Kontradiksi ini bisa dijelaskan, meskipun pada awalnya kaum radikal itu berasal dari keluarga baik-baik, berpendidikan baik, dan berwajah baik pula, akan tetapi karena masuk ke dalam lingkungan sistemik, ia bisa jadi menjadi brutal, sangar, biadab, mau membunuh dan menyebar ketakutan.

Lingkungan sistemik ini bisa jadi pengajian, majelis ilmu, ustaz yang ia ikuti, organisasi, media sosial, dan seterusnya, Khusus media sosial, banyak orang kalem di dunia nyata, tetapi sangat kasar dan beringas di dunia maya. Lingkungan, materi pengajian, pertemanan, dan organisasi seseorang bisa merubah semuanya.

Sebab masuk dalam lingkaran yang suka menyebar hoax, maka hoax bukan lagi dosa. Sebab ikut dalam arena pengajian yang provokatif dan suka menyebar ujaran kebencian, seseorang tidak menganggap bahwa ujaran kebencian itu adalah biadab.

Para kaum radikalis dan teroris hidup dalam lingkungan yang saperti ini, Akibatnya, membunuh dan menghilangkan nyawa orang dianggap suatu kewajaran dan biasa-biasa saja,

Sebab tinggal dalam lingkaran yang sistemik, para pembajak agama, kaum radikalis dan teroris tidak bisa lagi mengaktifkan imajinasi. Mereka berkeyakinan membunuh itu bukan dosa, menyebar ketakutan itu bukan biadab, menyebar hoax dan ujaran kebencian bukan tindakan kriminal. Imajinasi tidak jalan, maka tidakan brutal menjadi sesuatu yang sah-sah saja.

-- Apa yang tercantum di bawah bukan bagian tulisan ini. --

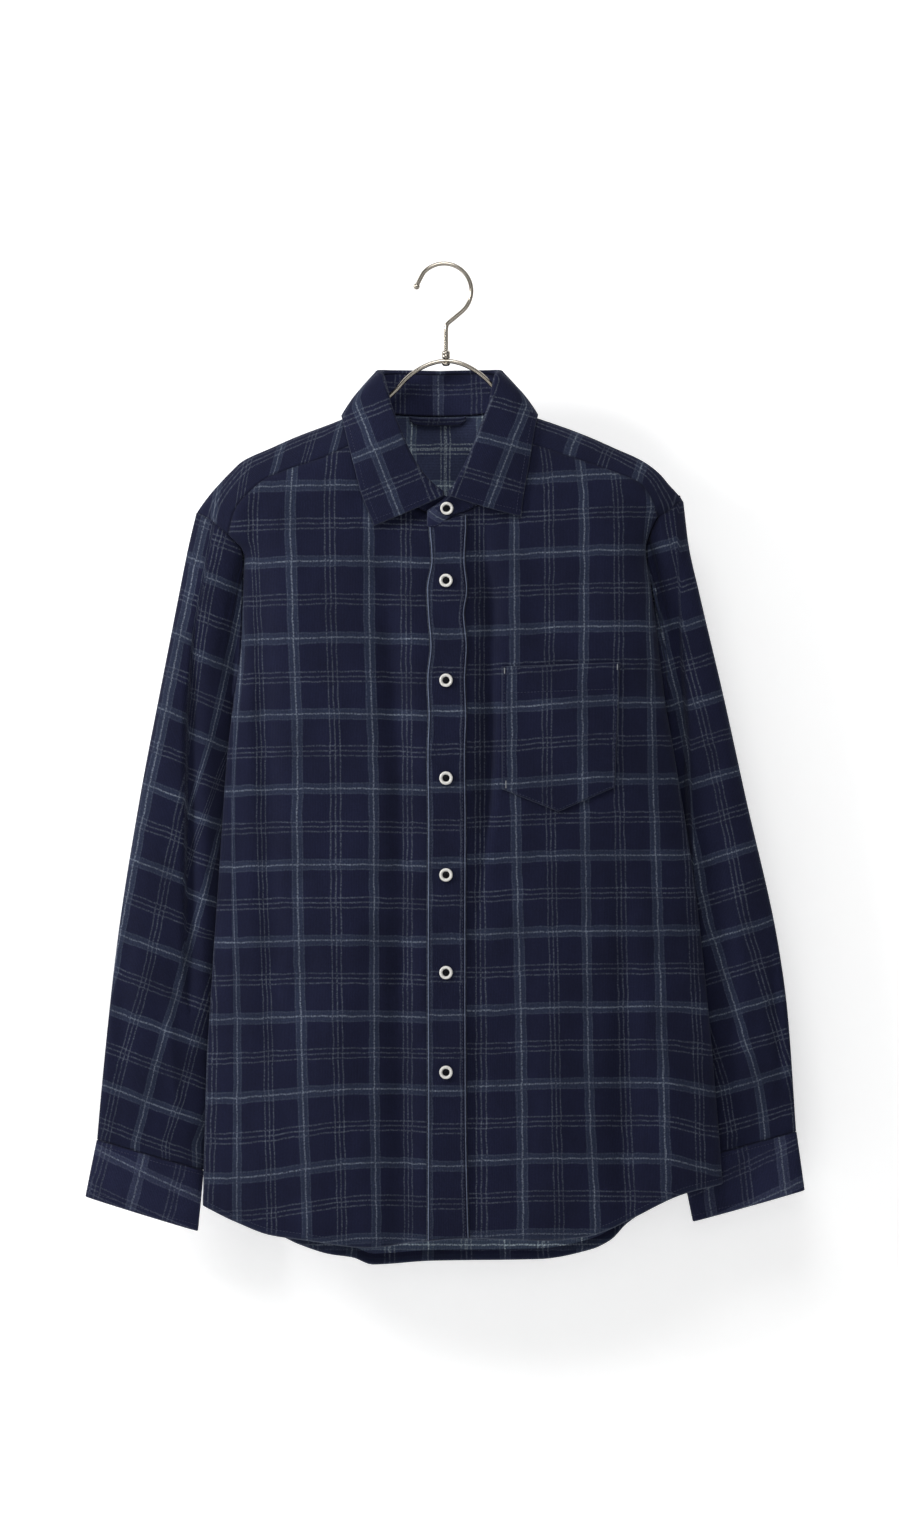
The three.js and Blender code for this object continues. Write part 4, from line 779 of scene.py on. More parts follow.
def back_skin():
    def top(u):
        x, z = back_yoke_seam(u)
        return pair(x, z - BACK_GAP)

    def bottom(u):
        reach = np.where(u < 0.5, OUTLINE("right", HEM_CORNER_Z), OUTLINE("left", HEM_CORNER_Z))
        x = (2 * u - 1) * reach * SIDE_SEAM["back"]
        return pair(x, BACK_HEM("z", x))

    ends = top(np.array([0.0, 1.0])), bottom(np.array([0.0, 1.0]))
    start = side_edge("right", "back", ends[0][0], ends[1][0][1])
    end = side_edge("left", "back", ends[0][1], ends[1][1][1])
    columns = (1 + np.sin(np.linspace(-math.pi / 2, math.pi / 2, 170))) / 2
    flat = patch(top, bottom, start, end, columns, np.linspace(0, 1, 210))
    grid = body_point(flat[..., 0], flat[..., 1], 1, "back")
    across = arc(grid * np.array([1, 1, 0]), 1)
    middle = np.argmin(abs(columns - 0.5))
    band_x, band_z = BAND_AT["back"]
    weave = pair(across - across[:, middle:middle + 1] - band_x, grid[..., 2] - band_z)
    skin = Skin(grid, CLOTH, weave, outward=away_from_middle, free=("foot",), tucked=("top",))
    skin.inner_face = (skin.from_edge["foot"] < HEM_BACK).astype(float)
    hem_bands(skin, HEM_BACK, 0.8)
    return skin


def yoke_end(side, column):
    """Where the yoke's seam meets the armhole: its way across and signed root of its drop."""
    way = ARMHOLE[side](column, ARMHOLE[side].key[-1])
    face = -1 if column == "front" else 1
    point = body_point(sign_of(side) * way, ARMHOLE[side].key[-1], face)
    drop = RIDGE("z", point[0]) - point[2]
    return point[0], face * math.sqrt(drop)


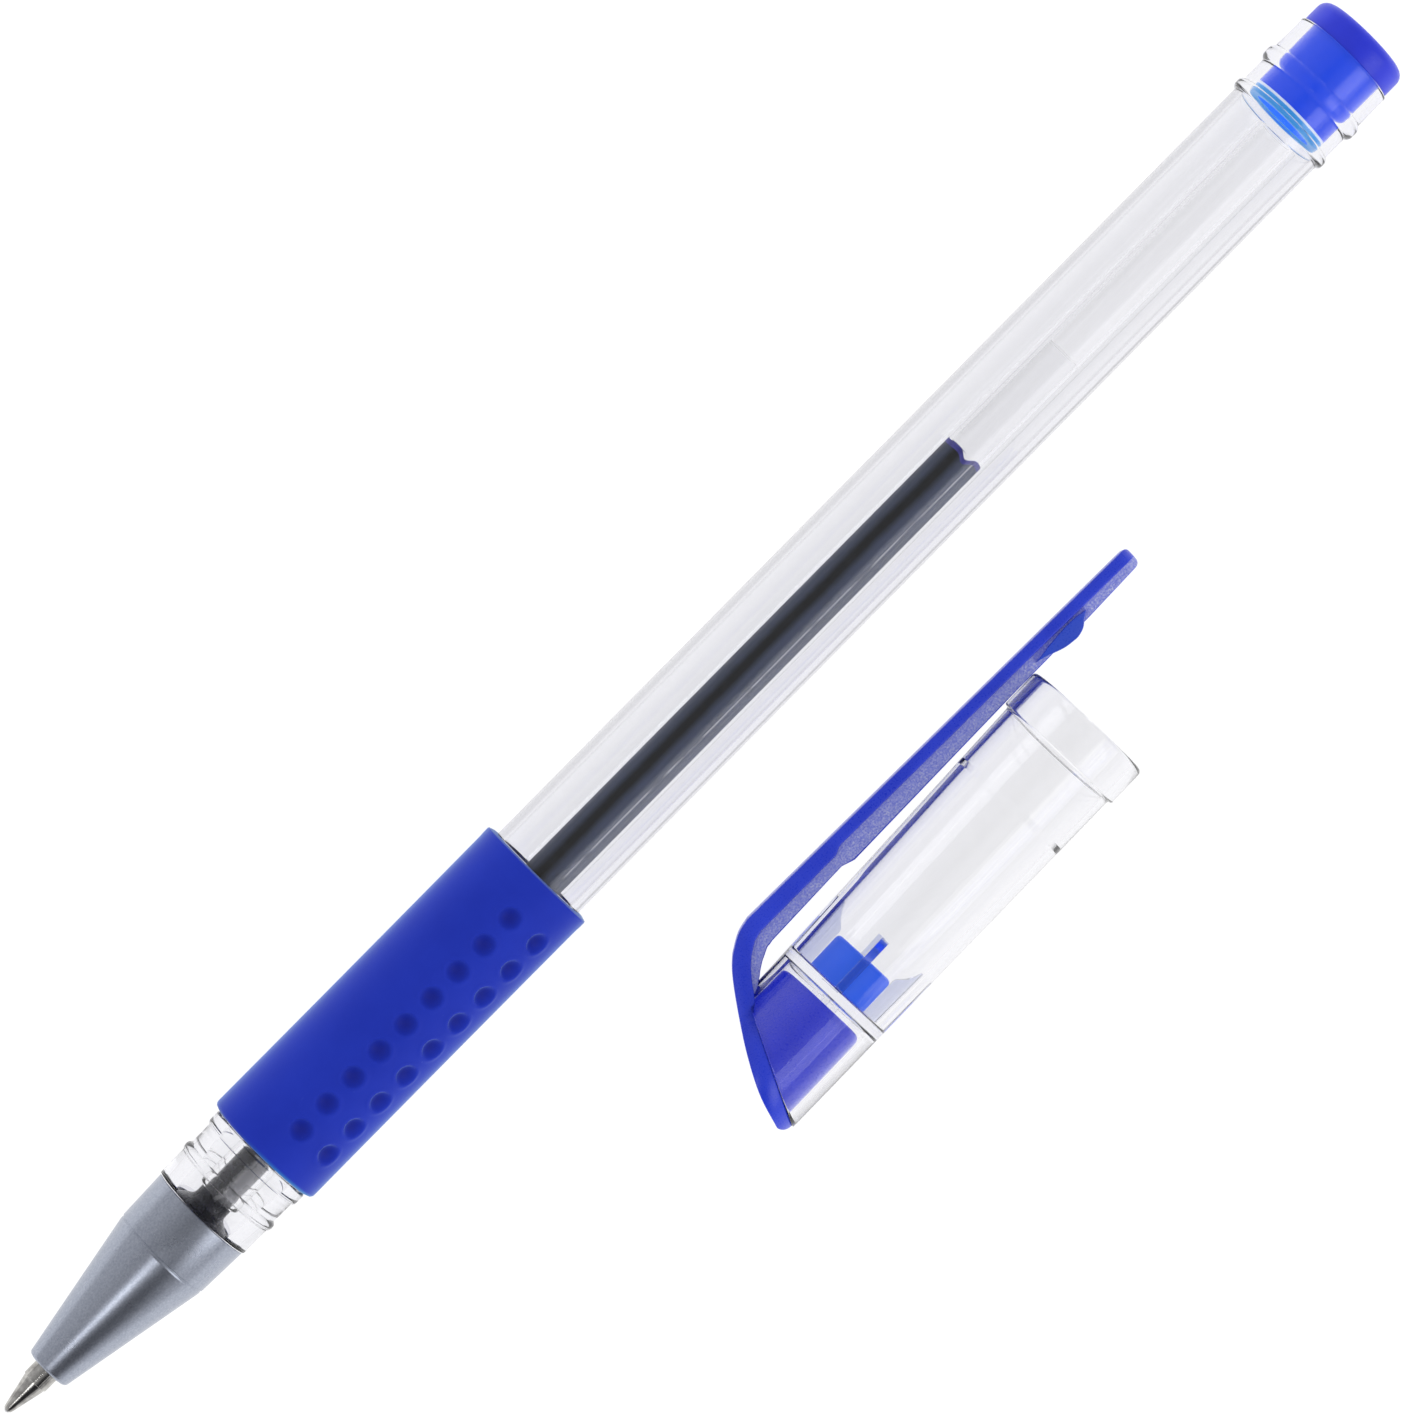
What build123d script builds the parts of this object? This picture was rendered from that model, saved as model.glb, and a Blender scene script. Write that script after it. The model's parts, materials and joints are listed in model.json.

Persis inilah yang kurang dari para pelaku teror itu. Mereka tak mampu berpikir kritis, bahwa apa yang ia lakukan adalah salah. Mereka tak bisa berpikir rasional, bahwa efek dari perbuatannya akan merugikan banyak orang. Mereka tak bisa berpikir jernih, bahwa tindakan yang ia laksanakan sangat fatal akibatnya dalam hubungan berbangsa dan bernegara. Ketiadaan imajinasi sama dengan ketiadaan sikap kritis, rasional, dan berpikir jernih.